Runbooks & Automation
InfraSage can automatically execute remediation actions when anomalies are detected. Runbooks define sequences of steps — with optional human approval gates and automatic rollback.
Runbook Structure
A runbook is a named sequence of actions triggered by matching anomaly conditions.
{
"name": "scale-out-payment-api",
"description": "Scale up payment-api pods when CPU exceeds threshold",
"trigger": {
"service_id": "payment-api",
"metric_name": "cpu_usage_percent",
"condition": "anomaly_score > 0.7"
},
"steps": [
{
"type": "slack",
"message": "Scaling payment-api from 3 to 5 pods due to CPU anomaly",
"channel": "#alerts",
"require_approval": false
},
{
"type": "kubernetes",
"action": "scale",
"namespace": "production",
"deployment": "payment-api",
"replicas": 5,
"require_approval": true,
"approval_timeout_minutes": 10
},
{
"type": "http",
"method": "POST",
"url": "https://api.pagerduty.com/incidents",
"headers": { "Authorization": "Token $PAGERDUTY_API_TOKEN" },
"body": { "type": "incident", "title": "payment-api scaled — monitoring" }
}
],
"rollback_on_failure": true,
"dry_run": false
}
Action Types
kubernetes
Execute Kubernetes API operations:
| Action | Description |
|---|---|
scale | Set deployment replica count |
restart | Delete and recreate pods |
rollout-undo | Roll back to previous deployment revision |
cordon | Mark node as unschedulable |
drain | Drain node for maintenance |
{
"type": "kubernetes",
"action": "scale",
"namespace": "production",
"deployment": "payment-api",
"replicas": 5
}
http
Call any HTTP endpoint:
{
"type": "http",
"method": "POST",
"url": "https://internal-api.mycompany.com/runbooks/restart-service",
"headers": { "Authorization": "Bearer $SECRET" },
"body": { "service": "payment-api" },
"timeout_seconds": 30
}
shell
Run a shell command on a designated host:
{
"type": "shell",
"command": "systemctl restart payment-api",
"host": "prod-host-01",
"timeout_seconds": 60
}
:::warning Shell actions Shell actions require a configured SSH key or agent. They execute with the permissions of the configured service account.
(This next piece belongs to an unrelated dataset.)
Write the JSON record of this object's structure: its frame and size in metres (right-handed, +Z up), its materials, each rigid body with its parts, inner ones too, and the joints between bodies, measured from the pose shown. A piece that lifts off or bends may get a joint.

Use with care. :::
slack
Send a Slack message or request approval:
{
"type": "slack",
"channel": "#ops-alerts",
"message": "Runbook triggered: scaling payment-api to 5 replicas",
"require_approval": true,
"approval_timeout_minutes": 15
}
Human-in-the-Loop Approval
When a step has require_approval: true:
- InfraSage sends an interactive Slack message with Approve / Reject buttons
- If approved within
approval_timeout_minutes, the step executes - If rejected or timed out, the runbook halts at that step
- The decision is recorded in the audit log with the approver's identity
Approval flow in Slack:
⚡ Runbook: scale-out-payment-api
Service: payment-api | Score: 0.93 | Step 2 of 3
Action: Scale deployment to 5 replicas
Namespace: production
[✅ Approve] [❌ Reject]
Timeout in: 10 minutes
Dry-Run Mode
Test a runbook without executing any side effects:
curl -X POST http://localhost:8080/api/v1/runbooks/execute \
-H "Authorization: Bearer $OPERATOR_JWT" \
-d '{
"runbook_name": "scale-out-payment-api",
"dry_run": true,
"context": {
"service_id": "payment-api",
"anomaly_score": 0.85
}
}'
Dry-run returns what would have been executed without making any changes.
Automatic Rollback
If a step fails, or if post-action metrics worsen, InfraSage can automatically reverse the runbook:
{
"rollback_on_failure": true,
"rollback_metric_check": {
"metric_name": "cpu_usage_percent",
"check_after_minutes": 5,
"rollback_if_value_exceeds": 90.0
}
}
Rollback steps are derived from the forward steps in reverse order:
scaleto 5 → rollback isscaleto 3 (original count)restart→ rollback is recorded as manual (can't un-restart)
Execution History
View the full audit trail of runbook executions:
curl http://localhost:8080/api/v1/runbooks/history \
-H "Authorization: Bearer $YOUR_JWT" \
-G --data-urlencode "service_id=payment-api" \
--data-urlencode "limit=20"
Each entry includes:
- Runbook name and version
- Trigger anomaly ID
- Steps executed and their outputs
- Approver identity (if any)
- Rollback status
- Total execution time
Configuration Reference
| Setting | Default | Description |
|---|---|---|
approval_timeout_minutes | 10 | How long to wait for human approval |
rollback_on_failure | false | Auto-rollback if any step fails |
dry_run | false | Log only, no side effects |
max_concurrent_runbooks | 3 | Max parallel runbooks per tenant |